:: Extracted information ::
◇ ◇ ◇ ◇ ◇ ◇ ◇
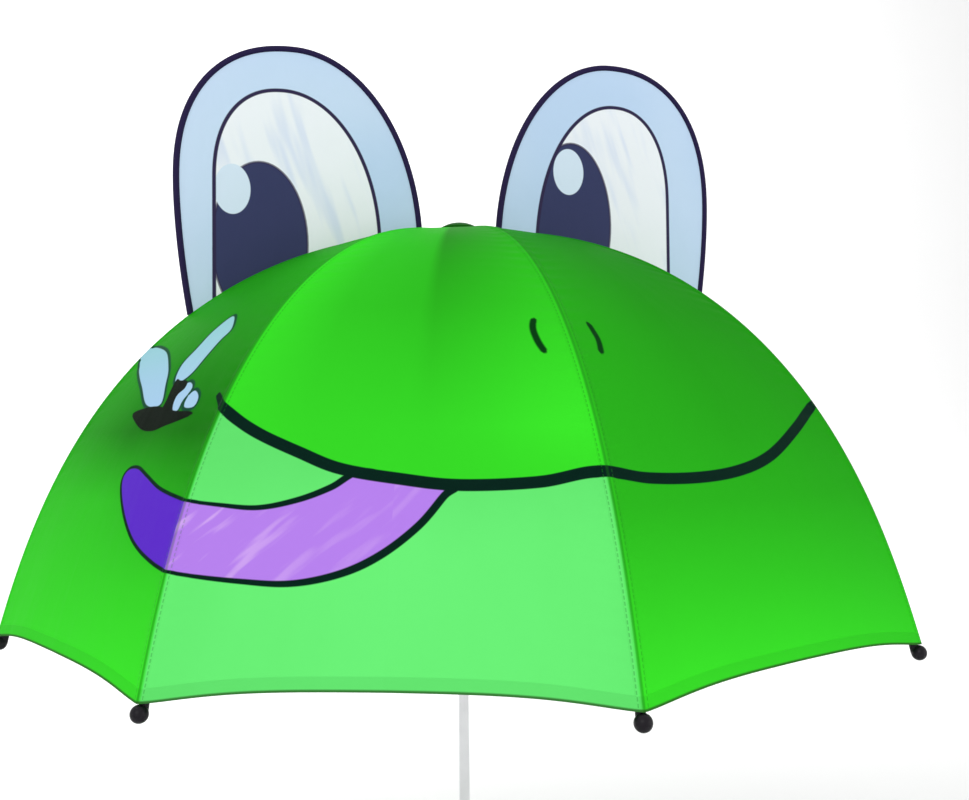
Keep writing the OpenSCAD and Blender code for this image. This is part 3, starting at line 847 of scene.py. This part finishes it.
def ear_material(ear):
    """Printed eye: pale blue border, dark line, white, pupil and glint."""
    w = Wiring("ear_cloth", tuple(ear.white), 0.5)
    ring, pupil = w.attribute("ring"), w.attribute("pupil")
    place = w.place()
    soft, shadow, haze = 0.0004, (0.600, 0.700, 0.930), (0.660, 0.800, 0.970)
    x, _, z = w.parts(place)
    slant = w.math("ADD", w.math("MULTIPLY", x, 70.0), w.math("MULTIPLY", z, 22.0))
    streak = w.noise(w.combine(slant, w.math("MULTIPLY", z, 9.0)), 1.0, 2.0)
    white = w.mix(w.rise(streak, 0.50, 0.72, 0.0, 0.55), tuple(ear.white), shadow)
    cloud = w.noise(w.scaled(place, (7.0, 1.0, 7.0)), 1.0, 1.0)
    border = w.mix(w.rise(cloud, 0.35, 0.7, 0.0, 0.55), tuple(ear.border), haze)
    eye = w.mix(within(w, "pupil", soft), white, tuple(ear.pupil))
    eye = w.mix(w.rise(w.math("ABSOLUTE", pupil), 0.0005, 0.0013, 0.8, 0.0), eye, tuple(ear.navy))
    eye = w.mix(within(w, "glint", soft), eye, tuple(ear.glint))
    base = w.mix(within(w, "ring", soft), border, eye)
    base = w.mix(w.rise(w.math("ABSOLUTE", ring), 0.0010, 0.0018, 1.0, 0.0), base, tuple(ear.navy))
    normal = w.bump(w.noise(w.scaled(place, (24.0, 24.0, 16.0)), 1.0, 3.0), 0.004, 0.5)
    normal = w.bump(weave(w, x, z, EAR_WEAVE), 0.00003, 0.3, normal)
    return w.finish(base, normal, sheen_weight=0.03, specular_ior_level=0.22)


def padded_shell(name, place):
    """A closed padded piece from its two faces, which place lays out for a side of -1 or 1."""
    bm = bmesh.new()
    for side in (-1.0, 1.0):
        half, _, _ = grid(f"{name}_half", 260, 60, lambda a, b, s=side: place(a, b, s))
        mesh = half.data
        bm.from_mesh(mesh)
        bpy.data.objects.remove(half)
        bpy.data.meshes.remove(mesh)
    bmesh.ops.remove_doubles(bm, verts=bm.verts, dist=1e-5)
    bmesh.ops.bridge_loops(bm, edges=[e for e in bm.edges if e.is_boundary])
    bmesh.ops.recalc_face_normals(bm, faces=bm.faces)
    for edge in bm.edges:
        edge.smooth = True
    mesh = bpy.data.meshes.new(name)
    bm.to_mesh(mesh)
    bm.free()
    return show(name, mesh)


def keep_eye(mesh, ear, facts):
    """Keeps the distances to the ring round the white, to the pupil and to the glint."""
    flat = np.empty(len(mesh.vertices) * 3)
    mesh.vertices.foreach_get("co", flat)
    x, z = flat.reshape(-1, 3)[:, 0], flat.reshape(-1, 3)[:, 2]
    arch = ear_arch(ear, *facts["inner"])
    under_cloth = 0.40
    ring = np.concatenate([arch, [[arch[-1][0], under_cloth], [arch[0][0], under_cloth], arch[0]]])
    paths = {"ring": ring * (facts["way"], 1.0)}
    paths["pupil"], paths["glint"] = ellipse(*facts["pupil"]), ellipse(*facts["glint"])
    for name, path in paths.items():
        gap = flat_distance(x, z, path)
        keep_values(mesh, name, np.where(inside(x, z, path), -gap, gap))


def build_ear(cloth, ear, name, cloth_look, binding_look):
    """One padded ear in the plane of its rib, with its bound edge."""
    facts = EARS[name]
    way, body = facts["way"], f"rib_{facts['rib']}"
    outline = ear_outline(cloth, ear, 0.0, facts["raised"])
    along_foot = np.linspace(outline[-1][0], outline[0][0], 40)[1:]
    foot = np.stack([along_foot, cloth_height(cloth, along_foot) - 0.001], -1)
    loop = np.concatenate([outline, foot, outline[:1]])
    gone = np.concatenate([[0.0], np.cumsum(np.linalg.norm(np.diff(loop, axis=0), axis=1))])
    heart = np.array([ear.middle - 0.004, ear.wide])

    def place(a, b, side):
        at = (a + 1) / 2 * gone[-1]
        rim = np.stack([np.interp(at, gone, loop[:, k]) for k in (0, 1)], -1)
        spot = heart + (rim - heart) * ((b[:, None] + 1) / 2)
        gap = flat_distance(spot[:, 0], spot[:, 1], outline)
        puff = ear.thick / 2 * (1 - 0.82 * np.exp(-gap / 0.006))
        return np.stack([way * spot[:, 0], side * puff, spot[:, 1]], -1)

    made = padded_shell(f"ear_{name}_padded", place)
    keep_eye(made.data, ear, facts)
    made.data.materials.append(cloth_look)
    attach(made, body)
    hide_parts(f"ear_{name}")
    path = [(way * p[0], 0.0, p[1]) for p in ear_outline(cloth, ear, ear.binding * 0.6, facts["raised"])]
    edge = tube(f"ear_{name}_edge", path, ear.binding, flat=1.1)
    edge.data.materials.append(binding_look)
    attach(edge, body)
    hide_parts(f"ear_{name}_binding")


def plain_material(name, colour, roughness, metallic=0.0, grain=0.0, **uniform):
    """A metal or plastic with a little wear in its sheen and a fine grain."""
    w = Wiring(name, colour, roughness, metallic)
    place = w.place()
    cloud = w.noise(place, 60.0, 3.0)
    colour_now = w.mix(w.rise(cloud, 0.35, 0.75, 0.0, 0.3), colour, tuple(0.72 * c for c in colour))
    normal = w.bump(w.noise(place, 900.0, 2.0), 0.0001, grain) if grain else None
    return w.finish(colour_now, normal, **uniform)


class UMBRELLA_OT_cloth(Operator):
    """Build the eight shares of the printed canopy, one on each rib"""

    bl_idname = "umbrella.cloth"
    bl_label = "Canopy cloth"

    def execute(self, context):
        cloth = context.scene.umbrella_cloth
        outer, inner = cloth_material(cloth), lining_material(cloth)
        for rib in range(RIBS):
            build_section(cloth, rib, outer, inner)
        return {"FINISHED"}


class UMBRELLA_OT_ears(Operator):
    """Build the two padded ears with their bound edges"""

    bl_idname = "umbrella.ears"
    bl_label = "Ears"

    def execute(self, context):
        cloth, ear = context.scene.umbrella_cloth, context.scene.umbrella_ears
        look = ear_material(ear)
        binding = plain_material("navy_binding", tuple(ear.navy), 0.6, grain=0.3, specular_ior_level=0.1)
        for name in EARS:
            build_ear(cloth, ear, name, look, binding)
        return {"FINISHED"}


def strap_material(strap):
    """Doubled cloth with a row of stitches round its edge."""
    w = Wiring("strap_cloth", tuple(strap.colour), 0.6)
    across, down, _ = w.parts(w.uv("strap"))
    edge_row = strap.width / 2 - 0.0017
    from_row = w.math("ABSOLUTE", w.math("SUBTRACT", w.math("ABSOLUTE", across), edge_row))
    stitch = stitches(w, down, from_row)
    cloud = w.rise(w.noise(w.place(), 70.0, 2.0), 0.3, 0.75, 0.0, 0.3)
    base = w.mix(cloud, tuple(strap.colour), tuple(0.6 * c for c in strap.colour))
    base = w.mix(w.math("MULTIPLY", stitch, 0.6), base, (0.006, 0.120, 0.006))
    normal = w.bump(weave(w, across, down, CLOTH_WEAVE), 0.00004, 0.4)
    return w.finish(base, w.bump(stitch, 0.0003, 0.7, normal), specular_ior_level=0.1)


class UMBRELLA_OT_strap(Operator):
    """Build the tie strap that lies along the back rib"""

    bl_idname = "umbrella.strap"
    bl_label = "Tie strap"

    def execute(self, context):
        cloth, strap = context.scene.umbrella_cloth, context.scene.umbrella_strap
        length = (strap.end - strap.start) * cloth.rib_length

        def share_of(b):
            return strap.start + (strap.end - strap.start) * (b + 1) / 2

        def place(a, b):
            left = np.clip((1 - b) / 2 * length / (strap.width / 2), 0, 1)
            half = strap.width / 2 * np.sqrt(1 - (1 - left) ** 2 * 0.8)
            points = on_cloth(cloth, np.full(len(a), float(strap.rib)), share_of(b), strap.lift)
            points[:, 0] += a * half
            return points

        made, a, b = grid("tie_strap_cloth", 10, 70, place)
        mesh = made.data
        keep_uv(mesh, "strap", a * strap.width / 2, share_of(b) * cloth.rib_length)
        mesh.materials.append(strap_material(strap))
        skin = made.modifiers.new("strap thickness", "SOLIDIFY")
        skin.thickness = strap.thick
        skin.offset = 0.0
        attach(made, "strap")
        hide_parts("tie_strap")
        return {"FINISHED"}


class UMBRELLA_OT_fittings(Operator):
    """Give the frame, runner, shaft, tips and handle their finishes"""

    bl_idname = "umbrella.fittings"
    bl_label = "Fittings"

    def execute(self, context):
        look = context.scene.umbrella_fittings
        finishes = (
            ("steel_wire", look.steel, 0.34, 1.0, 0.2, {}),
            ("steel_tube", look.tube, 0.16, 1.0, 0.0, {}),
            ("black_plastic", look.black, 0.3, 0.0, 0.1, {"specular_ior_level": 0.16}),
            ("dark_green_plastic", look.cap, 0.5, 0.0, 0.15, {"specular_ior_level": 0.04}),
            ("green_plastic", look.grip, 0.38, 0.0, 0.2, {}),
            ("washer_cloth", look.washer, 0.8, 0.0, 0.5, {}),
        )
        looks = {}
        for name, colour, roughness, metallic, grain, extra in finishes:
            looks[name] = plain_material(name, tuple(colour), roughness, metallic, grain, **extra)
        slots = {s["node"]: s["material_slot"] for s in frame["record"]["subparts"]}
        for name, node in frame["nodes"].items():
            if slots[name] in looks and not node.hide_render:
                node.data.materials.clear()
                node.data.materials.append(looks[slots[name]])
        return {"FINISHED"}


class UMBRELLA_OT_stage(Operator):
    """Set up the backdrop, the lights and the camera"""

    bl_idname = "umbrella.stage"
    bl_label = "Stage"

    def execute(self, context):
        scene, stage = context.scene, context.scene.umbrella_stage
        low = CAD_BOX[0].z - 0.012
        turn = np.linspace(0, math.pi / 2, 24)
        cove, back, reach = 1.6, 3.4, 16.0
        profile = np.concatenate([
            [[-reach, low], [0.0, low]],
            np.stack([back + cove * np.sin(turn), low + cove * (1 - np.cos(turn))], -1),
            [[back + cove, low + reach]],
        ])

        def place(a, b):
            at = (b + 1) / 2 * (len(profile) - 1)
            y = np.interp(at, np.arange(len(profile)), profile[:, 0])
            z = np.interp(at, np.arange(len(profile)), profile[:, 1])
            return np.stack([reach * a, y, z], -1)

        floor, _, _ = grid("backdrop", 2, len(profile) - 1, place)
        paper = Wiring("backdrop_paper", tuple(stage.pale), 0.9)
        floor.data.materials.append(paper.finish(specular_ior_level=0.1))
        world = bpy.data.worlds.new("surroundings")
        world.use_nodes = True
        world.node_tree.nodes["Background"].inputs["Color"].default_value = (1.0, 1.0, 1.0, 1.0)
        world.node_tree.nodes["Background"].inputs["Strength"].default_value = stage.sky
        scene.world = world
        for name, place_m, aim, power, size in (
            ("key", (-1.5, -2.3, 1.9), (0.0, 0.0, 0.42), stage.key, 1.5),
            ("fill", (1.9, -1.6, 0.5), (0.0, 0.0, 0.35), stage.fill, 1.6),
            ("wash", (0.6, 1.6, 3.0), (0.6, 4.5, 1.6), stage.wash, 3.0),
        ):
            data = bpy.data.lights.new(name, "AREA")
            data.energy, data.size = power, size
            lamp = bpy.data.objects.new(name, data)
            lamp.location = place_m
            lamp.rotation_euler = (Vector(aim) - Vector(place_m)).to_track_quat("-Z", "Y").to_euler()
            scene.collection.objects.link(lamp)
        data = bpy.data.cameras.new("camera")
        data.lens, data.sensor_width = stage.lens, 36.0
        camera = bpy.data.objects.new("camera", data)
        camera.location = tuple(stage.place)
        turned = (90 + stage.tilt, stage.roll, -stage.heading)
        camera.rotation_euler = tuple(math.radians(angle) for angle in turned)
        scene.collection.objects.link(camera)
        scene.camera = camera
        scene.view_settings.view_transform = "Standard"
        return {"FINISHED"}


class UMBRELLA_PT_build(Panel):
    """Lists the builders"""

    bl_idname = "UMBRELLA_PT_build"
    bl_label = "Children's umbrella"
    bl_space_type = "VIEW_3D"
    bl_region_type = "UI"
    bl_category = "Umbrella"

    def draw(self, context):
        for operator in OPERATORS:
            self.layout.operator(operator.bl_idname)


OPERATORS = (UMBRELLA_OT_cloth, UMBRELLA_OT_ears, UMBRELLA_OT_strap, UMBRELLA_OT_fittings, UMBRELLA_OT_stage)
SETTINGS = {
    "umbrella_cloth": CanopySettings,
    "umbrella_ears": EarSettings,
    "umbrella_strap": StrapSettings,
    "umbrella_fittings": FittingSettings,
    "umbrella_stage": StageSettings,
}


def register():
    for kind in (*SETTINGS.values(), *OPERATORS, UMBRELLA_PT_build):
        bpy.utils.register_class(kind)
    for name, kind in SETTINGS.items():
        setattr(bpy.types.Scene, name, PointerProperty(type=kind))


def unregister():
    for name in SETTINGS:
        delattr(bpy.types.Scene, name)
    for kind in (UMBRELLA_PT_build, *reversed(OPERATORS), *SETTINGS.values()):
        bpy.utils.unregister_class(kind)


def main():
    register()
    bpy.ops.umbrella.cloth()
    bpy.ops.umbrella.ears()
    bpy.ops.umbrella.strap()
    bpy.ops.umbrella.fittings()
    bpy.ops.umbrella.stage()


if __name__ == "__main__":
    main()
◇ ◇ ◇ ◇ ◇ ◇ ◇
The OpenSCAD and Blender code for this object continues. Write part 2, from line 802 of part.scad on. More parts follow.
◇ ◇ ◇ ◇ ◇ ◇ ◇
:: Aim ::
Above are the entries. Output exactly the lines beginning with the line that has "Keep writing the" and ending with the line that has "normal, sheen_weight=0.03, specular_ior_level=0.22)".

:: Finished task ::
Keep writing the OpenSCAD and Blender code for this image. This is part 3, starting at line 847 of scene.py. This part finishes it.
def ear_material(ear):
    """Printed eye: pale blue border, dark line, white, pupil and glint."""
    w = Wiring("ear_cloth", tuple(ear.white), 0.5)
    ring, pupil = w.attribute("ring"), w.attribute("pupil")
    place = w.place()
    soft, shadow, haze = 0.0004, (0.600, 0.700, 0.930), (0.660, 0.800, 0.970)
    x, _, z = w.parts(place)
    slant = w.math("ADD", w.math("MULTIPLY", x, 70.0), w.math("MULTIPLY", z, 22.0))
    streak = w.noise(w.combine(slant, w.math("MULTIPLY", z, 9.0)), 1.0, 2.0)
    white = w.mix(w.rise(streak, 0.50, 0.72, 0.0, 0.55), tuple(ear.white), shadow)
    cloud = w.noise(w.scaled(place, (7.0, 1.0, 7.0)), 1.0, 1.0)
    border = w.mix(w.rise(cloud, 0.35, 0.7, 0.0, 0.55), tuple(ear.border), haze)
    eye = w.mix(within(w, "pupil", soft), white, tuple(ear.pupil))
    eye = w.mix(w.rise(w.math("ABSOLUTE", pupil), 0.0005, 0.0013, 0.8, 0.0), eye, tuple(ear.navy))
    eye = w.mix(within(w, "glint", soft), eye, tuple(ear.glint))
    base = w.mix(within(w, "ring", soft), border, eye)
    base = w.mix(w.rise(w.math("ABSOLUTE", ring), 0.0010, 0.0018, 1.0, 0.0), base, tuple(ear.navy))
    normal = w.bump(w.noise(w.scaled(place, (24.0, 24.0, 16.0)), 1.0, 3.0), 0.004, 0.5)
    normal = w.bump(weave(w, x, z, EAR_WEAVE), 0.00003, 0.3, normal)
    return w.finish(base, normal, sheen_weight=0.03, specular_ior_level=0.22)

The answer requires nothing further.